仕事は私たちの充足感や達成感を得るために存在しているのではありません。最速で成果を出すための手段を選ぶことが肝心です。その手段はいつも自分で編み出さなければいけないわけではないのです。
米国コーネル大学の組織行動学部門が2019年に発表した研究によれば、職場で成功している人の78%は、自分の方法にこだわるよりも「結果を出すこと」に焦点を置いているという調査結果があります。つまり、成功者は手段よりも目的を重視しているのです。
成功者のやり方をコピーする効果
私自身も、かつては自分のやり方にこだわりすぎる一人でした。
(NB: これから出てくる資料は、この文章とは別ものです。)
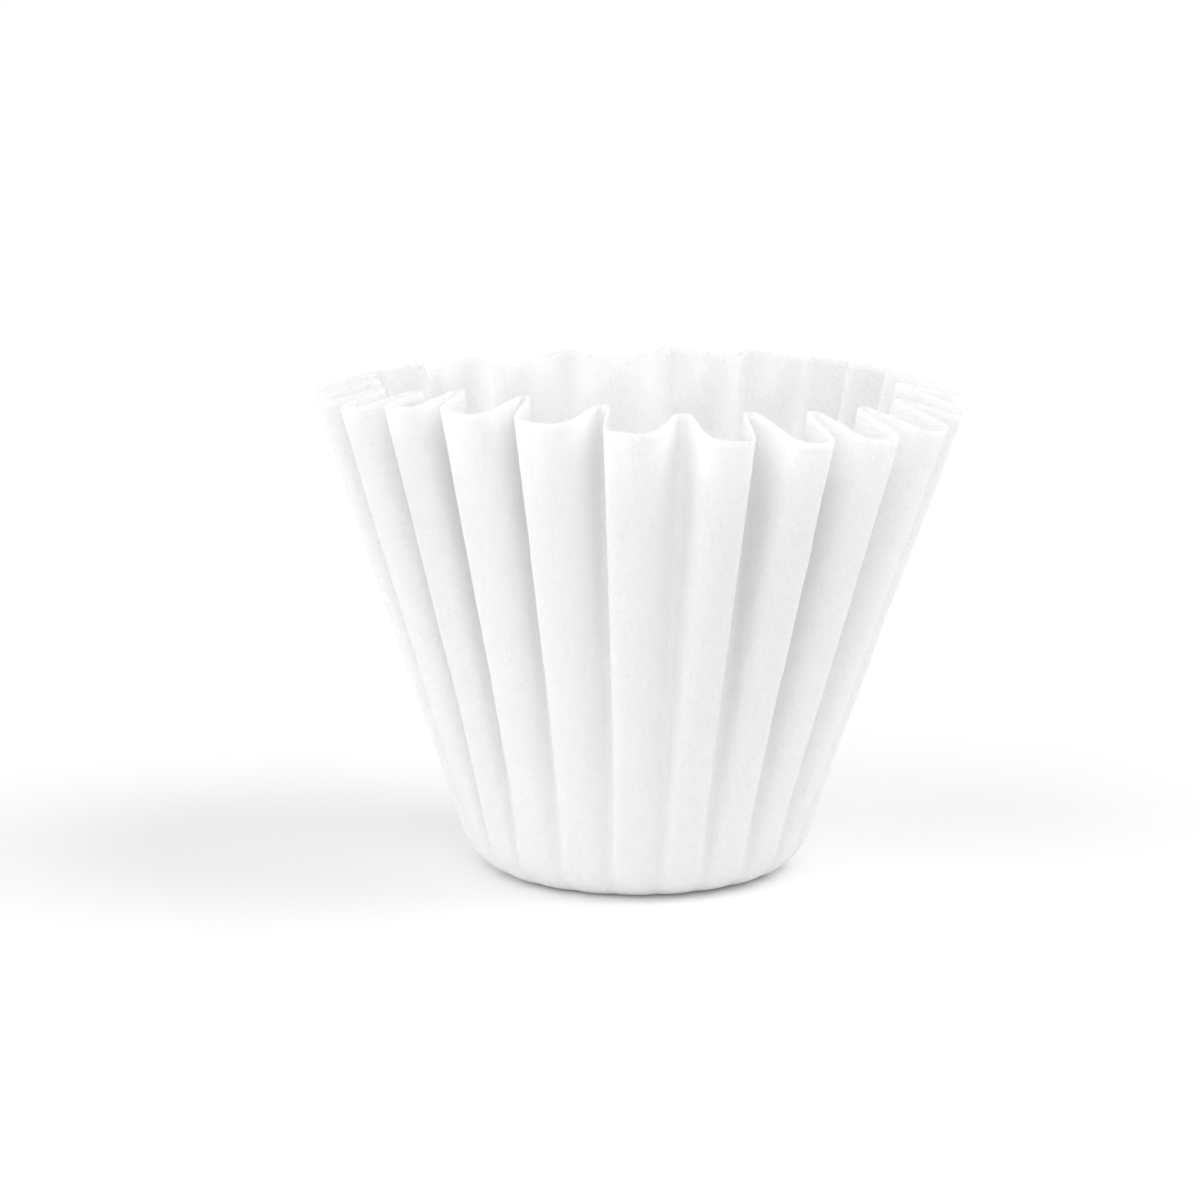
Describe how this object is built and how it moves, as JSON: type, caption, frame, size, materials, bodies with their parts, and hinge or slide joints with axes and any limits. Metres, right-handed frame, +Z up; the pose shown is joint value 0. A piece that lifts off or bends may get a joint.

頑張っても成果が出ず、仕事のスピードも上がらない状況が続いたとき、仕事が早いことで社内で有名だった先輩のマネを徹底的にすることにしました。
その先輩のやり方は意外にもシンプルなものでした:
テンプレートの活用: 頻度の高い提案書を事前に作成しておく パレートの法則の実践: 売上が大きい上位2割の顧客に集中 意思決定者への直接アプローチ: 決裁権を握る人に事前に根回し
あまり深くは考えずに、ただひたすらマネることに注力しました。それこそ歩く速度まで。その結果、私は仕事が早いという評判がたち、大きなプロジェクトにも同期を差し置いて抜擢されるようになりました。